The Debug implementation of Box does not print Box, just its contents.
The Debug implementation of MyBox does print MyBox in addition to its contents.

Does that clarify what is going on?

1 Like

omg...then that's why i got -even more- confused,, yes thanks!

When you introduce a generic parameter like impl<T>, it has an implicit T: Sized bound. : ?Sized removes the implicit bound. Not strictly required for the example.

Yes. It's partially a matter of taste here.

Yeah, I'm not sure exactly what your expectations were, but &str doesn't factor into the example. Instead of String you could use a HashMap or such (that isn't Copy and isn't Deref) to get a feel, perhaps.

I'm not sure which part you're talking about here, sorry.


(And I think the rest was answered by others.)

I had simply meant &String, I was trying to show precisely what was different from Mybox which doesn't move it. I think it was miscommunication in that sense.

1 Like

I just want to say that the history of boxes in Rust is fascinating and a bit confusing.

If you start reading here: 1211-mir - The Rust RFC Book

Note that having this kind of builtin box code is a legacy thing.

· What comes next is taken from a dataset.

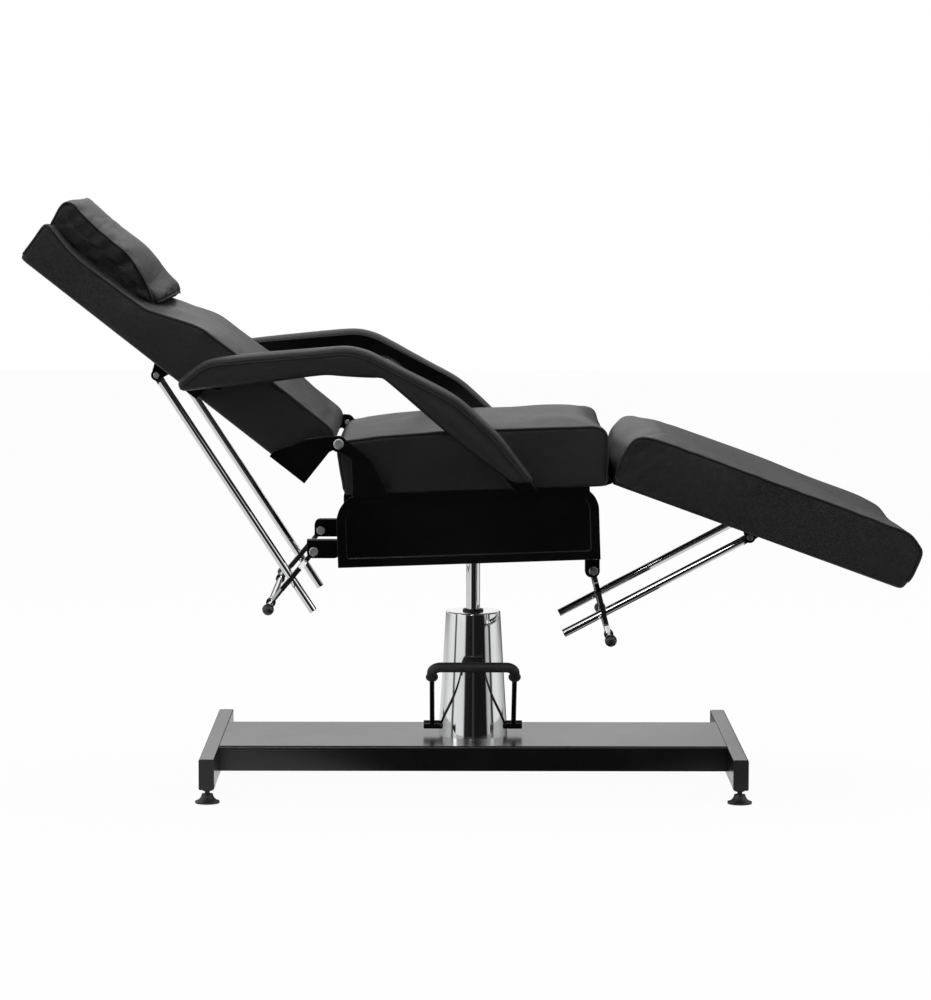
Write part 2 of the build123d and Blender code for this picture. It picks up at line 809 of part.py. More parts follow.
def cushion(
    node, plane, foot, rim, half_width, crown=cushion_crown, boarded=True, seated_on=None
):
    """A boxed cushion: one side view carried across, crowned between its two side panels.

    foot holds the start and end places along the plane. rim holds the place, height and radius
    of each upper corner from start to end. A seam runs round both side panels.
    """
    (foot_start, foot_y), (foot_end, _) = foot
    radii = (cushion_foot_radius, *[radius for _, _, radius in rim], cushion_foot_radius)

    def corners(lift=0.0):
        raised = [(x, y + lift) for x, y, _ in rim]
        return (foot_start, foot_y), *raised, (foot_end, foot_y)

    with BuildPart() as pad:
        for side, lift in ((-1, 0.0), (0, crown), (1, 0.0)):
            with BuildSketch(plane.offset(side * half_width)):
                with BuildLine():
                    FilletPolyline(*corners(lift), radius=radii, close=True)
                make_face()
        loft()
        side_panels = pad.faces().sort_by(Axis.Y)
        fillet(side_panels[0].edges() + side_panels[-1].edges(), cushion_hem)
        for side in (-1, 1):
            with BuildSketch(plane.offset(side * (half_width - seam_depth))):
                with BuildLine():
                    FilletPolyline(*corners(), radius=radii, close=True)
                make_face()
                offset(amount=-seam_inset)
                offset(amount=-seam_width, mode=Mode.SUBTRACT)
            extrude(amount=side * (seam_depth + overrun), mode=Mode.SUBTRACT)
        if boarded:
            with BuildSketch(deck(plane, foot_y)):
                board_outline(foot_start, foot_end, half_width)
            extrude(amount=board_thickness, mode=Mode.SUBTRACT)
        if seated_on is not None:
            add(seated_on, mode=Mode.SUBTRACT)
    save(pad.part, node)
    return pad.part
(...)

The more generalized protocol that RFC 809 specifies works in more-or-less exactly the same way: when that is adopted uniformly, the need for shallow drop and the Box rvalue will go away.

And follow the thread on the generalized syntax's acceptance and then retraction, then box syntax addition and removal, it's easy to see how things have changed, but hard to get a clear picture of how they are.

If I'm not mistaken, box remains special syntax within the MIR or other intermediate representations, but I could be wrong about that.

box expressions got replaced by an attribute which got replaced by an intrinsic.

Edit: There are box patterns though, and box is a keyword, so there is still box syntax.

Oh cool, I didn't know about the new intrinsic in the THIR, though admittedly I don't know much about that representation.

And yes, I should have been more clear that box patterns remain. Which is very nice, even if the syntax isn't as uniform as it was when we briefly had box constructor syntax.